### WHAT THIS TASK INVOLVES
Your task is to repeat only the lines from the one with "box = item.Shape.BoundBox" through the one with "for corner in", exactly as they stand, both ends included.

### MATERIAL PROVIDED
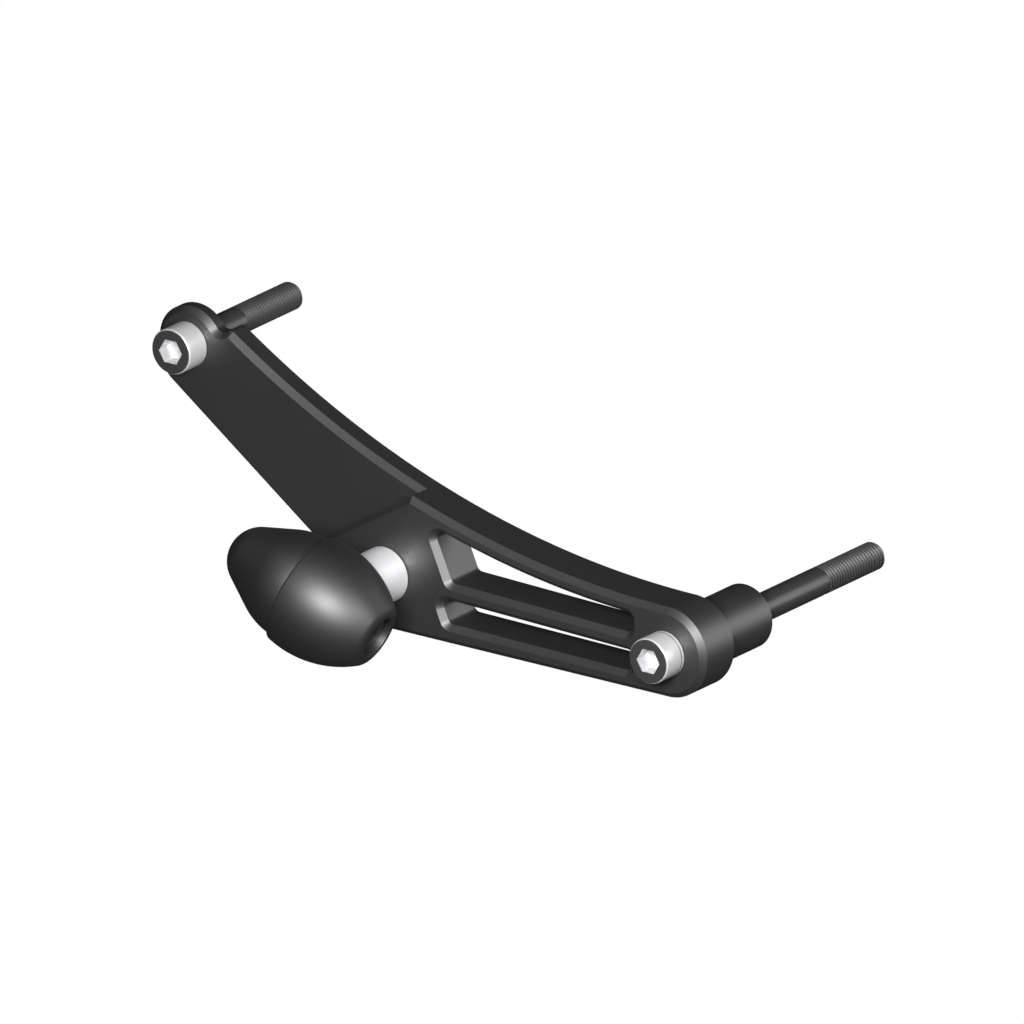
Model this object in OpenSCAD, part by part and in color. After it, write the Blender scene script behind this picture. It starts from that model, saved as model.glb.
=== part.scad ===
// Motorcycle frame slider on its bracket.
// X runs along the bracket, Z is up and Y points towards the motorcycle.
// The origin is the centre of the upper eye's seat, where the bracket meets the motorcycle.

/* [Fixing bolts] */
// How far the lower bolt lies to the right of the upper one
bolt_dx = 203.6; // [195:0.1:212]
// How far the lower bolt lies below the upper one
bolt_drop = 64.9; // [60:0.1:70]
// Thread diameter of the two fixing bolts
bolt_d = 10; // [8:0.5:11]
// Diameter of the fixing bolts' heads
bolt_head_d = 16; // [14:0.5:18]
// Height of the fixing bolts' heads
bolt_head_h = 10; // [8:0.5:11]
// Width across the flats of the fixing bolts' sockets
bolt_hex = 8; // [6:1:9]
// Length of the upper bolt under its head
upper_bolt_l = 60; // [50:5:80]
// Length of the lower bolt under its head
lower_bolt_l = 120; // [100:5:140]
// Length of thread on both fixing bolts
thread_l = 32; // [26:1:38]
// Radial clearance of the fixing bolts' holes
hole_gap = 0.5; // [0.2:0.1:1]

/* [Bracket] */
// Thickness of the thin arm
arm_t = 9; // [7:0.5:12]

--

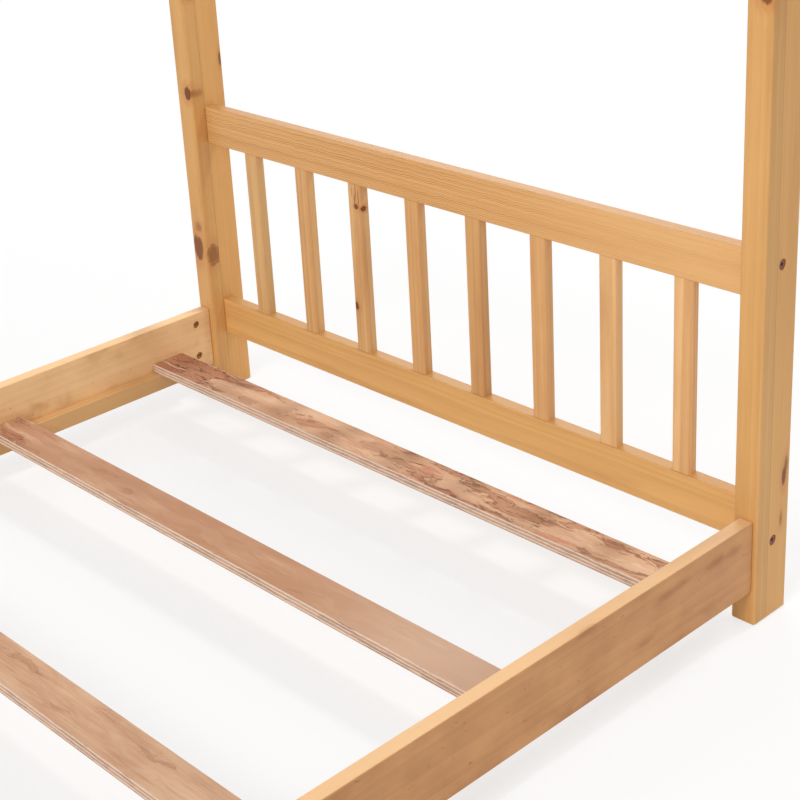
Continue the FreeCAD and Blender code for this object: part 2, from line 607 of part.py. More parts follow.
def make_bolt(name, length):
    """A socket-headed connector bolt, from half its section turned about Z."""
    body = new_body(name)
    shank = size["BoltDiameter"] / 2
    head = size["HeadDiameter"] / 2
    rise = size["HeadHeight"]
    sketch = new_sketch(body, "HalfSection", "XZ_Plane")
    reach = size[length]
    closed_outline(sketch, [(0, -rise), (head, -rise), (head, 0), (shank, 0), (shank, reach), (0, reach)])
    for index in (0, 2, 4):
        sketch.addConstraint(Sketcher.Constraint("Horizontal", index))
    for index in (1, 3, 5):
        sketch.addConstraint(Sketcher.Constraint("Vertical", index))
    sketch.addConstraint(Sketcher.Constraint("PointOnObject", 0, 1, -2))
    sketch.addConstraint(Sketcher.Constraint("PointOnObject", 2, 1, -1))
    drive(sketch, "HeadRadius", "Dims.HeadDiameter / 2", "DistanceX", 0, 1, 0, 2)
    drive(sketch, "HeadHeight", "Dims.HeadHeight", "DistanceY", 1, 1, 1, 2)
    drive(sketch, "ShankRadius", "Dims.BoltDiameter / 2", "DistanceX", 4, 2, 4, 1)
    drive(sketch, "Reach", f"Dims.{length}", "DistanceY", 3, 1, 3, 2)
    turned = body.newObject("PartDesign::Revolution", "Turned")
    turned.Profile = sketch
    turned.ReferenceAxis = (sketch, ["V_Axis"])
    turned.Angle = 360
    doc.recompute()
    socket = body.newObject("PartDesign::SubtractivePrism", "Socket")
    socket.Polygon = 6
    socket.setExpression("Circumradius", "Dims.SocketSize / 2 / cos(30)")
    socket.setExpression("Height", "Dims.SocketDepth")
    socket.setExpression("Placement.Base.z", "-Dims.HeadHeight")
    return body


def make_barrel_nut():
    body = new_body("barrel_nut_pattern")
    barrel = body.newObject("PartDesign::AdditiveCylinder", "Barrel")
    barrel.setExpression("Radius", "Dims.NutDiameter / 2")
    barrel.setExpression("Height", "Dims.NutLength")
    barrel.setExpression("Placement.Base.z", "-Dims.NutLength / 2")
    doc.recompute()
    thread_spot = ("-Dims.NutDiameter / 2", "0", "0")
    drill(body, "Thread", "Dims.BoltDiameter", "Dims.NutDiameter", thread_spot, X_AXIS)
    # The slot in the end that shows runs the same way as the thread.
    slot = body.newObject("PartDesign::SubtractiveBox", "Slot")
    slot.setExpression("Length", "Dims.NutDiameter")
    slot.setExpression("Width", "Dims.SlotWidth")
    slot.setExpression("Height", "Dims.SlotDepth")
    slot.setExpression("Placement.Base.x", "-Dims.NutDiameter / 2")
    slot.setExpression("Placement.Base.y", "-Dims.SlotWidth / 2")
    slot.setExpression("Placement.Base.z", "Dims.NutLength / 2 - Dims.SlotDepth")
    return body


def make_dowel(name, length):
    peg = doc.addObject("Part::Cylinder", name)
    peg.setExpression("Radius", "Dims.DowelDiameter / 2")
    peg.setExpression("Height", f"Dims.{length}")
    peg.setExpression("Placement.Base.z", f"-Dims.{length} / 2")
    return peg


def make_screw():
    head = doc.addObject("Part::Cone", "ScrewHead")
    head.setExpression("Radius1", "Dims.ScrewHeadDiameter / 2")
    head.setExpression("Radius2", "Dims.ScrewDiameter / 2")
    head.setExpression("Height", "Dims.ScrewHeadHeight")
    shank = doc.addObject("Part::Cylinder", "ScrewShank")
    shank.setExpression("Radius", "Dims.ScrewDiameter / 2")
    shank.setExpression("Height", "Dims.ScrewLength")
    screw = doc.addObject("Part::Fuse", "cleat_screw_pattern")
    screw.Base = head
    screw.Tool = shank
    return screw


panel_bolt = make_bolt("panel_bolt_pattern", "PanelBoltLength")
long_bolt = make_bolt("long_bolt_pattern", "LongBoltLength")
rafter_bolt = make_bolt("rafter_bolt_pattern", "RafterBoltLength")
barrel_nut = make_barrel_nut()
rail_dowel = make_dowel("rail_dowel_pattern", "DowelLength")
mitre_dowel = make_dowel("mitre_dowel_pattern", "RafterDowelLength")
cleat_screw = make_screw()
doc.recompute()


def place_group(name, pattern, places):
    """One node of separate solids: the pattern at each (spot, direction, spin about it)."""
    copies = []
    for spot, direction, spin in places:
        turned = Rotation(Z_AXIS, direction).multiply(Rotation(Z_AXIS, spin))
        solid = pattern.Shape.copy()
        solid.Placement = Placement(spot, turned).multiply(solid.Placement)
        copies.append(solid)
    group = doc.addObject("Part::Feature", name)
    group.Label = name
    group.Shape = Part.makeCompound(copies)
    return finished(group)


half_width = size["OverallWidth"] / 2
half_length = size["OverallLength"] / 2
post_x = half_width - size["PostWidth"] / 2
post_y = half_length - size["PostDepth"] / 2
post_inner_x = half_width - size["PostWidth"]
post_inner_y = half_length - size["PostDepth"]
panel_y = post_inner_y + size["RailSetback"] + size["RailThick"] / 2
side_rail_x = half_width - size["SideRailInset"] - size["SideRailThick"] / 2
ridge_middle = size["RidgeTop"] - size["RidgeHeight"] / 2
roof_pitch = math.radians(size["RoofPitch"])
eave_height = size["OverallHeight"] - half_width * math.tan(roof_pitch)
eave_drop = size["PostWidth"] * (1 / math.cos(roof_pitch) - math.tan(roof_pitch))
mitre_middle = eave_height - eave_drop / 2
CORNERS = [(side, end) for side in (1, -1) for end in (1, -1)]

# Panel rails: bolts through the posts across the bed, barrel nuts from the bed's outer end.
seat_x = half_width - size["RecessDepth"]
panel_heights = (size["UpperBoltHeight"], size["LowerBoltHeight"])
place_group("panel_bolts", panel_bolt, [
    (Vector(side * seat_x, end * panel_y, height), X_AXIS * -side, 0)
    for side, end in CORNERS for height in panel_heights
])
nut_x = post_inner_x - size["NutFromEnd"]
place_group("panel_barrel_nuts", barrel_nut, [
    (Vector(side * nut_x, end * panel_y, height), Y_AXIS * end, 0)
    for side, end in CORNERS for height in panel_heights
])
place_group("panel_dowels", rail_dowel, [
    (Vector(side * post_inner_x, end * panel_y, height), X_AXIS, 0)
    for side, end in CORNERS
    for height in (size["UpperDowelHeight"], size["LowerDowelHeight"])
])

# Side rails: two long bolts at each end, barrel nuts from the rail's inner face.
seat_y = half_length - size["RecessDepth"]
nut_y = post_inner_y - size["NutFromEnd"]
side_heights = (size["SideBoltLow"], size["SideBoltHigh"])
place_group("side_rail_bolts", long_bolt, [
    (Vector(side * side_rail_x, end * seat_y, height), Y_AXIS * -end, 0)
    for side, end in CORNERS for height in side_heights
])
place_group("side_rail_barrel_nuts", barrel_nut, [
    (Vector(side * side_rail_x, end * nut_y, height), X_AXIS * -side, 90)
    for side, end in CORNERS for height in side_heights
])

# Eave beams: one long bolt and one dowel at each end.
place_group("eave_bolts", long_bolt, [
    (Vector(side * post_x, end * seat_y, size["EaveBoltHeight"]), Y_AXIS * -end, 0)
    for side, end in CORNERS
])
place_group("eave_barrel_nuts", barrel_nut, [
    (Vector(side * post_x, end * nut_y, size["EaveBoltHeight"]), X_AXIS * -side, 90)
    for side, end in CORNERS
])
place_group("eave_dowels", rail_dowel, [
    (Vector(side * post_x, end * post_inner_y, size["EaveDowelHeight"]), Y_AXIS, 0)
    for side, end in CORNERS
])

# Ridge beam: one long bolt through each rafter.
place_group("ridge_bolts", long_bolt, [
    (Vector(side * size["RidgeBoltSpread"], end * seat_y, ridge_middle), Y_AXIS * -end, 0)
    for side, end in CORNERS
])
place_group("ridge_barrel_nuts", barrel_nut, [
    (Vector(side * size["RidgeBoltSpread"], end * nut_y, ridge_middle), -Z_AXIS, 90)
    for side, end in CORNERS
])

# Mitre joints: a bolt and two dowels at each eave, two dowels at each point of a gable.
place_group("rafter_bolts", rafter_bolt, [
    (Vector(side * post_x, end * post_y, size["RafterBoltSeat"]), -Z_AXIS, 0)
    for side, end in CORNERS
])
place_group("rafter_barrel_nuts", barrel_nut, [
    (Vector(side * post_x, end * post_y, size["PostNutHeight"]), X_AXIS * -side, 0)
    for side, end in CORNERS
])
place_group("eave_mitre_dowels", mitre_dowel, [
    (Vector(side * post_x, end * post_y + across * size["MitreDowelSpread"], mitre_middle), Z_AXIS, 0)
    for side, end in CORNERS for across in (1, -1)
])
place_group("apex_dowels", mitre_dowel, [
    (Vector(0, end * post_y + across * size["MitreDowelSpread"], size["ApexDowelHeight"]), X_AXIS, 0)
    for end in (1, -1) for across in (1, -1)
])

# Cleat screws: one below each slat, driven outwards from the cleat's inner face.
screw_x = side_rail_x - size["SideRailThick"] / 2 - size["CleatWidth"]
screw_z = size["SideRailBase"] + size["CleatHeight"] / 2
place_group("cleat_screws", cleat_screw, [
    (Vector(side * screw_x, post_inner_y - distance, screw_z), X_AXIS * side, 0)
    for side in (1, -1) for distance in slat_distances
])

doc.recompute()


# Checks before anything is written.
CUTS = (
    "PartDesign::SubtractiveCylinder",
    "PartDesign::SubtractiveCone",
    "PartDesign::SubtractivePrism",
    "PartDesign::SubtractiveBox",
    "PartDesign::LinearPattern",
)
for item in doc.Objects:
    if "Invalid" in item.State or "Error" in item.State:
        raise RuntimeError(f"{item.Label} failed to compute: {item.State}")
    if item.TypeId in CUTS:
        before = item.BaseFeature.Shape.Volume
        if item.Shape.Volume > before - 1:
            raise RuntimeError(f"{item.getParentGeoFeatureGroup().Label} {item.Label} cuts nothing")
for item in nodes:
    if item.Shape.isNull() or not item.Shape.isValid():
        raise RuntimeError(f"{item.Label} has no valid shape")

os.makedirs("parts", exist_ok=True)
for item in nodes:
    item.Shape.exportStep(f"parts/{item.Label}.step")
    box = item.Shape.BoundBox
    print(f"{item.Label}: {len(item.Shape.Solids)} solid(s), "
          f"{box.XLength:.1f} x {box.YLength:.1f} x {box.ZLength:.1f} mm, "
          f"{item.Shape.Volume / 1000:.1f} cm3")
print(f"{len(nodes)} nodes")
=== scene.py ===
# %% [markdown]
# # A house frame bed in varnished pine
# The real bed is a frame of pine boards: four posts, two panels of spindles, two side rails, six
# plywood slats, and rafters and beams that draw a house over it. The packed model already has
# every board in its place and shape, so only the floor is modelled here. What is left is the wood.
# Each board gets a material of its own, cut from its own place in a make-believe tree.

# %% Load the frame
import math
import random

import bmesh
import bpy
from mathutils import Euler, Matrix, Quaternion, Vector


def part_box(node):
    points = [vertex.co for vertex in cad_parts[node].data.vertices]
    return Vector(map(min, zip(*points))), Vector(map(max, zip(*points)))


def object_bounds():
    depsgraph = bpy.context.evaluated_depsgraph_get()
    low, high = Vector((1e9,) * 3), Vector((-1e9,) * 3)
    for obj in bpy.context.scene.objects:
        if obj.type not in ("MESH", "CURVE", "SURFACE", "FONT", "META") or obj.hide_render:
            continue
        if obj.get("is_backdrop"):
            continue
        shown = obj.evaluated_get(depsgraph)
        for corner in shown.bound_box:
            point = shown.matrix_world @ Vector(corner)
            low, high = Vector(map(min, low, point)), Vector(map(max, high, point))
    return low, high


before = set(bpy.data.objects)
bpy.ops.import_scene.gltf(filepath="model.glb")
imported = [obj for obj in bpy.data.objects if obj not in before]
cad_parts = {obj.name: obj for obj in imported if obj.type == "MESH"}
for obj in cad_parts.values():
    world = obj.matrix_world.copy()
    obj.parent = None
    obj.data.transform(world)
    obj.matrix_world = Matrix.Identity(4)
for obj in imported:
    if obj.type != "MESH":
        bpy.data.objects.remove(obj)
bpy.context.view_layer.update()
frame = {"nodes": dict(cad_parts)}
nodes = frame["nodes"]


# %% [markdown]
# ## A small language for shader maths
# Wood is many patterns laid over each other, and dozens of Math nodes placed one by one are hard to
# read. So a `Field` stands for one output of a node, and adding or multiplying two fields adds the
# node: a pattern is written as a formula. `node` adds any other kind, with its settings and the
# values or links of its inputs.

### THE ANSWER
    box = item.Shape.BoundBox
    print(f"{item.Label}: {len(item.Shape.Solids)} solid(s), "
          f"{box.XLength:.1f} x {box.YLength:.1f} x {box.ZLength:.1f} mm, "
          f"{item.Shape.Volume / 1000:.1f} cm3")
print(f"{len(nodes)} nodes")
=== scene.py ===
# %% [markdown]
# # A house frame bed in varnished pine
# The real bed is a frame of pine boards: four posts, two panels of spindles, two side rails, six
# plywood slats, and rafters and beams that draw a house over it. The packed model already has
# every board in its place and shape, so only the floor is modelled here. What is left is the wood.
# Each board gets a material of its own, cut from its own place in a make-believe tree.

# %% Load the frame
import math
import random

import bmesh
import bpy
from mathutils import Euler, Matrix, Quaternion, Vector


def part_box(node):
    points = [vertex.co for vertex in cad_parts[node].data.vertices]
    return Vector(map(min, zip(*points))), Vector(map(max, zip(*points)))


def object_bounds():
    depsgraph = bpy.context.evaluated_depsgraph_get()
    low, high = Vector((1e9,) * 3), Vector((-1e9,) * 3)
    for obj in bpy.context.scene.objects:
        if obj.type not in ("MESH", "CURVE", "SURFACE", "FONT", "META") or obj.hide_render:
            continue
        if obj.get("is_backdrop"):
            continue
        shown = obj.evaluated_get(depsgraph)
        for corner in shown.bound_box:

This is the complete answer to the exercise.